▶ GIVEN DATA
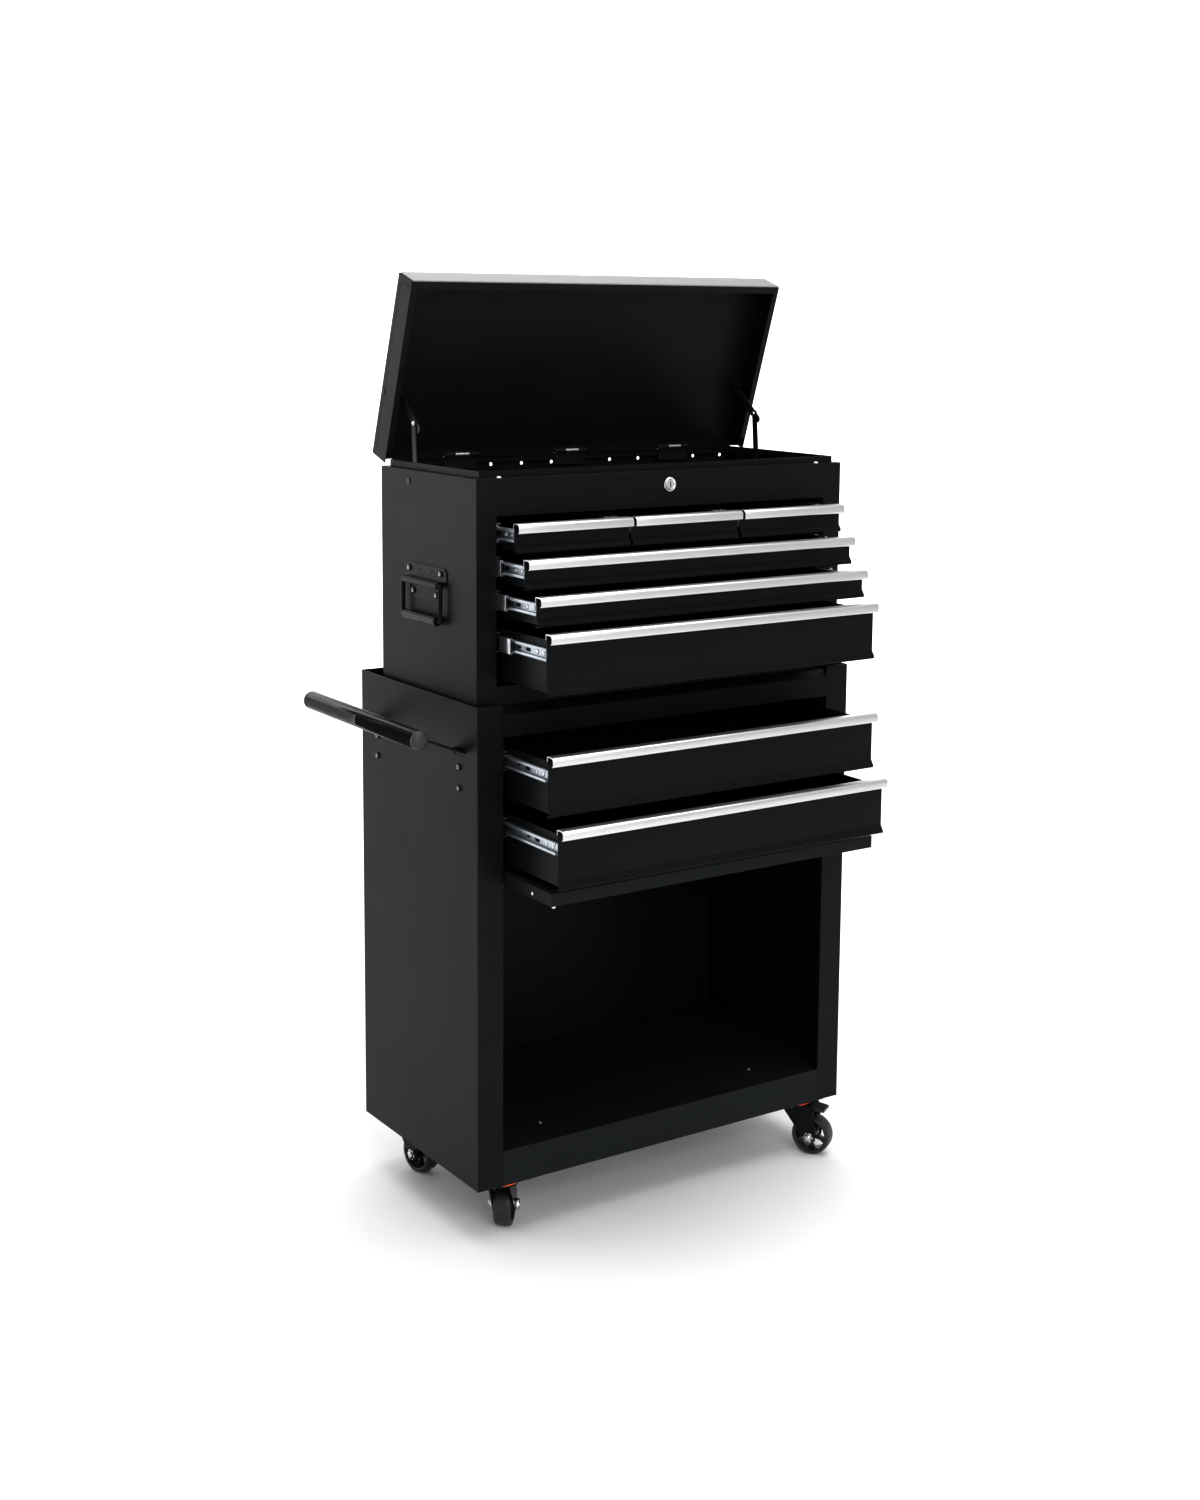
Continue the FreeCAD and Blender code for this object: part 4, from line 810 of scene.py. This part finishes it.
# %% [markdown]
# ## Small things that only show up close
# Two white bumpers on the chest's rim meet the lid, a nylon stop and a small pin sit at the door's
# corner, and two screws hold the compartment floor. Bumpers and stops are low discs, so one profile
# that is flat on top and rounded at the rim makes them, and the screws are the pan heads from before.


# %% Bumpers, stops and floor screws
def disc(radius, height, centre, axis, out):
    rim = [(0, 1.0), (0.55, 0.96), (0.86, 0.75), (1.0, 0.4), (1.0, 0.0)]
    return lathe([(r * radius, h * height * out) for r, h in rim], centre, axis, 24)


door, tray = Span("door_panel"), Span("floor_pan")
BUMPER_X, BUMPER_BACK, SHOULDER_Z = (-264 * MM, 258 * MM), 4.5 * MM, 941 * MM
FLOOR_SCREW_X, FLOOR_SCREW_BACK = (-178 * MM, 184 * MM), 55 * MM
bumpers = [disc(3.0 * MM, 2.2 * MM, (x, chest.y0 + BUMPER_BACK, SHOULDER_Z), "Z", 1)
           for x in BUMPER_X]
piece("lid_bumpers", joined(bumpers), WHITE_NYLON, "cabinet")
stops = [disc(2.6 * MM, 3.4 * MM, (door.x0 + 6 * MM, door.y0 + 4 * MM, door.z0), "Z", -1),
         disc(2.2 * MM, 0.8 * MM, (door.x0, door.y0 + 45 * MM, door.z0 + 6.5 * MM), "X", -1)]
piece("door_stops", joined(stops), DOOR_NYLON, "door")
floor_screws = [screw_head((x, tray.y0 + FLOOR_SCREW_BACK, tray.z1), "Z", 1, 3.2 * MM, 1.4 * MM)
                for x in FLOOR_SCREW_X]
piece("floor_screws", joined(floor_screws), BOLT_STEEL, "cabinet")
print("small pieces:", len(bumpers) + len(stops) + len(floor_screws))

# %% [markdown]
# ## Casters
# Under each plate an orange seal covers the swivel race. The fork is glossy, the axle ends in a bright
# hexagon nut, and the wheel is a deep-rimmed moulding whose five spokes meet at a hub. Everything is
# built with the wheel trailing along X, then turned to where the frame's wheel stands.


# %% Profiles of the caster's parts
def hexagon(radius):
    return [(radius * math.cos(math.pi / 3 * i), radius * math.sin(math.pi / 3 * i)) for i in range(6)]


def in_mm(points):
    return [(a * MM, b * MM) for a, b in points]


WHEEL_R, NUT_R, SPOKES, SPOKE_HALF = 29 * MM, 8.2 * MM, 5, 4.5 * MM
FIRST_SPOKE = 20                             # degrees
SWIVEL_X, SWIVEL_Y = 254 * MM, 130.5 * MM
rim = [(22.2, -9.0), (22.6, -11.4), (23.4, -12.0), (25.0, -12.0), (27.4, -11.2), (28.7, -9.2),
       (29.0, -6.5), (29.0, 6.5), (28.7, 9.2), (27.4, 11.2), (25.0, 12.0), (23.4, 12.0),
       (22.6, 11.4), (22.2, 9.0), (21.4, 3.0), (21.2, 0.0), (21.4, -3.0), (22.2, -9.0)]
hub = [(4.1, -12.0), (6.6, -12.0), (7.4, -11.4), (8.0, -9.0), (8.4, 0.0), (8.0, 9.0), (7.4, 11.4),
       (6.6, 12.0), (4.1, 12.0), (4.1, -12.0)]
spoke_outline = [(6.5, -3.4), (15, -2.2), (21.8, -4.2), (21.8, 4.2), (15, 2.2), (6.5, 3.4)]
seal = [(4.5, -6.6), (22.6, -6.55), (23.9, -6.1), (24.25, -4.6), (23.9, -3.0), (23.4, -2.52)]
axle_tip = [(0, 22.6), (2.6, 22.4), (4.1, 21.2), (4.1, 19.0)]
print("caster profiles ready, spokes:", SPOKES)


# %% A wheel's centre and its axle nuts
def wheel_centre():
    parts = [lathe(in_mm(hub), (0, 0, 0), "Y", 40)]
    for i in range(SPOKES):
        spoke = prism(in_mm(spoke_outline), -SPOKE_HALF, SPOKE_HALF, "Y", 0.6 * MM)
        spoke.transform(Matrix.Rotation(math.radians(360 / SPOKES * i + FIRST_SPOKE), 4, "Y"))
        parts.append(spoke)
    return joined(parts)


def axle_nuts():
    parts = []
    for side in (-1, 1):
        parts.append(prism(hexagon(NUT_R), side * 15.5 * MM, side * 20.0 * MM, "Y", 0.5 * MM))
        tip = [(r * MM, side * d * MM) for r, d in axle_tip]
        parts.append(lathe(tip, (0, 0, 0), "Y", 28))
    return joined(parts)


print("wheel makers ready")

# %% Casters
soften("door_pins", PIN_STEEL_DOOR, "door_carriage", fold=0.4 * MM)
plates = softened("caster_tops", 0.4 * MM, 0.3 * MM)
piece("caster_plates", plates, PLATE_BLACK, "cabinet", ("caster_tops",))
seals = []
for node in WHEEL_NODES:
    corner = node[len("caster_wheel_"):]
    wheel, fork = Span(node), "caster_fork_" + corner
    swivel = Vector((math.copysign(SWIVEL_X, wheel.middle.x),
                     math.copysign(SWIVEL_Y, wheel.middle.y), 0))
    trail = wheel.middle - swivel
    turn = math.atan2(trail.y, trail.x)
    seals.append(lathe(in_mm(seal), swivel, "Z", 72))
    axle = Matrix.Translation((wheel.middle.x, wheel.middle.y, wheel.z0 + WHEEL_R))
    place = axle @ Matrix.Rotation(turn, 4, "Z")
    tyre, centre = lathe(in_mm(rim), (0, 0, 0), "Y", 72), wheel_centre()
    for mesh in (tyre, centre):
        mesh.transform(place)
    piece("wheel_tyre_" + corner, tyre, TREAD_RUBBER, "wheel_" + corner, (node,))
    piece("wheel_centre_" + corner, centre, WHEEL_PLASTIC, "wheel_" + corner)
    soften(fork, GLOSS_BLACK, "fork_" + corner, fold=0.5 * MM)
    nuts = axle_nuts()
    nuts.transform(place)
    piece("axle_nuts_" + corner, nuts, AXLE_STEEL, "fork_" + corner)
for corner in ("front_left", "front_right"):
    soften("brake_pedal_" + corner, PEDAL_PLASTIC, "brake_" + corner, fold=0.9 * MM)
piece("orange_seals", joined(seals), SEAL_ORANGE, "cabinet")
print("casters ready, pieces so far:", len(pieces_made))

# %% [markdown]
# ## Room, light and camera
# A chest like this is shown on a pale sweep under large soft lamps. The camera stands to the front
# left, just below the height of the open lid's top edge, and looks slightly down. A small lens
# shift, and not more tilt, sets how high the chest stands in the frame.


# %% Camera
LENS_MM, SENSOR_MM, SHIFT_UP = 47.85, 36.0, -0.1033
STAND = Vector((-1.5618, -2.3191, 1.1527))
YAW, PITCH, ROLL = math.radians(33.72), math.radians(8.12), math.radians(0.41)

lens = bpy.data.cameras.new("camera")
lens.lens, lens.sensor_width, lens.shift_y = LENS_MM, SENSOR_MM, SHIFT_UP
lens.clip_start, lens.clip_end = 0.05, 60.0
camera = bpy.data.objects.new("camera", lens)
aim = Matrix.Rotation(-YAW, 4, "Z") @ Matrix.Rotation(math.pi / 2 - PITCH, 4, "X")
camera.matrix_world = Matrix.Translation(STAND) @ aim @ Matrix.Rotation(ROLL, 4, "Z")
bpy.context.scene.collection.objects.link(camera)
bpy.context.scene.camera = camera
print("camera stands", [round(v, 2) for v in STAND])

# %% [markdown]
# The floor runs into the backdrop through one large curve, so that no horizon shows behind the chest.
# It is a strip of ten facets with smooth shading, wide enough for every view.

# %% Floor and backdrop
FLOOR_Z = Span(*WHEEL_NODES).z0
REACH, RISE, BEND_START, TURN, FACETS = 9.0, 7.0, 3.0, 2.5, 10
floor_mesh = bpy.data.meshes.new("floor")
sweep = bmesh.new()
rows = []
profile = [(-REACH, 0.0), (BEND_START, 0.0)]
profile += [(BEND_START + TURN * math.sin(a), TURN - TURN * math.cos(a))
            for a in [math.radians(90 / FACETS * i) for i in range(1, FACETS + 1)]]
profile += [(BEND_START + TURN, RISE)]
for y, z in profile:
    rows.append([sweep.verts.new((x, y, FLOOR_Z + z)) for x in (-REACH, REACH)])
for near, far in zip(rows, rows[1:]):
    sweep.faces.new((near[0], near[1], far[1], far[0]))
sweep.to_mesh(floor_mesh)
sweep.free()
floor = bpy.data.objects.new("floor", floor_mesh)
bpy.context.scene.collection.objects.link(floor)
pale = Finish("pale floor", None, (0.9, 0.9, 0.9), 0.85)
pale.feed("Base Color", pale.blend(pale.noise(3.0, 2.0), (0.9, 0.9, 0.9), (0.93, 0.93, 0.93)))
floor_mesh.materials.append(pale.material)
for polygon in floor_mesh.polygons:
    polygon.use_smooth = True
print("floor at", round(FLOOR_Z / MM, 1), "mm")

# %% [markdown]
# The largest lamp on the chest hangs overhead and runs a bright line along every pull. One in front
# lifts the drawers, and a weak one at the back left keeps the left side from going flat. Two more are
# turned to the sweep, so that it stays white behind a black chest, and the world adds a soft fill.


# %% Lamps
def soft_lamp(name, place, target, width, height, power):
    light = bpy.data.lights.new(name, "AREA")
    light.shape, light.size, light.size_y, light.energy = "RECTANGLE", width, height, power
    lamp = bpy.data.objects.new(name, light)
    lamp.location = place
    lamp.rotation_euler = (Vector(target) - Vector(place)).to_track_quat("-Z", "Y").to_euler()
    bpy.context.scene.collection.objects.link(lamp)
    return lamp


CHEST_MIDDLE = (0.0, 0.0, 0.6)
LAMPS = (("back left softbox", (-2.6, 3.0, 1.1), CHEST_MIDDLE, 1.8, 1.5, 24.0),
         ("front softbox", (-1.0, -4.2, 2.4), CHEST_MIDDLE, 2.6, 1.6, 62.0),
         ("overhead softbox", (0.2, -0.4, 3.8), CHEST_MIDDLE, 3.4, 3.0, 110.0),
         ("backdrop lamp", (1.4, 2.2, 4.2), (2.6, 5.5, 1.6), 4.0, 1.0, 190.0),
         ("backdrop side lamp", (5.0, 1.8, 3.6), (5.6, 5.0, 2.2), 2.4, 1.6, 160.0))
for settings in LAMPS:
    soft_lamp(*settings)
world = bpy.data.worlds.new("studio air")
bpy.context.scene.world = world
world.use_nodes = True
air = world.node_tree.nodes["Background"]
air.inputs["Color"].default_value = (1.0, 1.0, 1.0, 1)
air.inputs["Strength"].default_value = 0.7
bpy.context.scene.view_settings.view_transform = "Standard"
bpy.context.scene.view_settings.gamma = 0.78
print("lamps:", len(LAMPS))

# %% The number of pieces, and the end
print("pieces:", len(pieces_made))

▶ WRITTEN INSTRUCTION
Give the lines again, exactly as they stand, from the beginning of the data through the line with "return [(a *".

▶ CORRECT OUTPUT
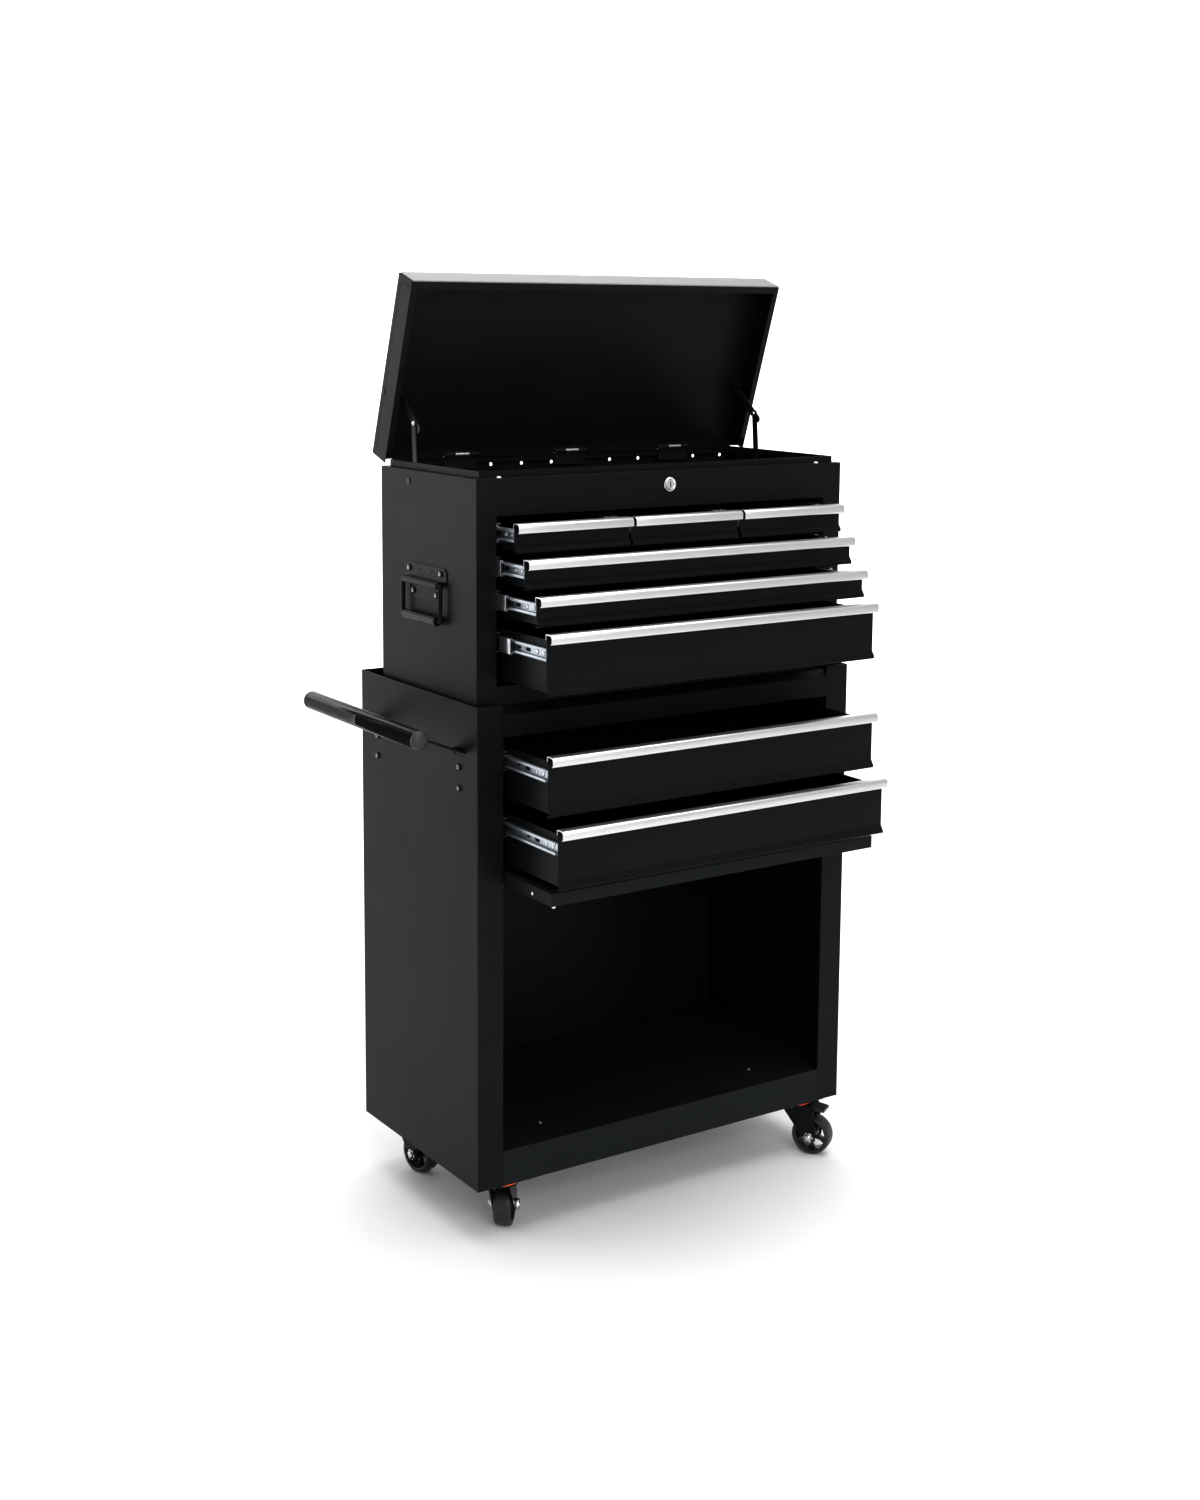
Continue the FreeCAD and Blender code for this object: part 4, from line 810 of scene.py. This part finishes it.
# %% [markdown]
# ## Small things that only show up close
# Two white bumpers on the chest's rim meet the lid, a nylon stop and a small pin sit at the door's
# corner, and two screws hold the compartment floor. Bumpers and stops are low discs, so one profile
# that is flat on top and rounded at the rim makes them, and the screws are the pan heads from before.


# %% Bumpers, stops and floor screws
def disc(radius, height, centre, axis, out):
    rim = [(0, 1.0), (0.55, 0.96), (0.86, 0.75), (1.0, 0.4), (1.0, 0.0)]
    return lathe([(r * radius, h * height * out) for r, h in rim], centre, axis, 24)


door, tray = Span("door_panel"), Span("floor_pan")
BUMPER_X, BUMPER_BACK, SHOULDER_Z = (-264 * MM, 258 * MM), 4.5 * MM, 941 * MM
FLOOR_SCREW_X, FLOOR_SCREW_BACK = (-178 * MM, 184 * MM), 55 * MM
bumpers = [disc(3.0 * MM, 2.2 * MM, (x, chest.y0 + BUMPER_BACK, SHOULDER_Z), "Z", 1)
           for x in BUMPER_X]
piece("lid_bumpers", joined(bumpers), WHITE_NYLON, "cabinet")
stops = [disc(2.6 * MM, 3.4 * MM, (door.x0 + 6 * MM, door.y0 + 4 * MM, door.z0), "Z", -1),
         disc(2.2 * MM, 0.8 * MM, (door.x0, door.y0 + 45 * MM, door.z0 + 6.5 * MM), "X", -1)]
piece("door_stops", joined(stops), DOOR_NYLON, "door")
floor_screws = [screw_head((x, tray.y0 + FLOOR_SCREW_BACK, tray.z1), "Z", 1, 3.2 * MM, 1.4 * MM)
                for x in FLOOR_SCREW_X]
piece("floor_screws", joined(floor_screws), BOLT_STEEL, "cabinet")
print("small pieces:", len(bumpers) + len(stops) + len(floor_screws))

# %% [markdown]
# ## Casters
# Under each plate an orange seal covers the swivel race. The fork is glossy, the axle ends in a bright
# hexagon nut, and the wheel is a deep-rimmed moulding whose five spokes meet at a hub. Everything is
# built with the wheel trailing along X, then turned to where the frame's wheel stands.


# %% Profiles of the caster's parts
def hexagon(radius):
    return [(radius * math.cos(math.pi / 3 * i), radius * math.sin(math.pi / 3 * i)) for i in range(6)]


def in_mm(points):
    return [(a * MM, b * MM) for a, b in points]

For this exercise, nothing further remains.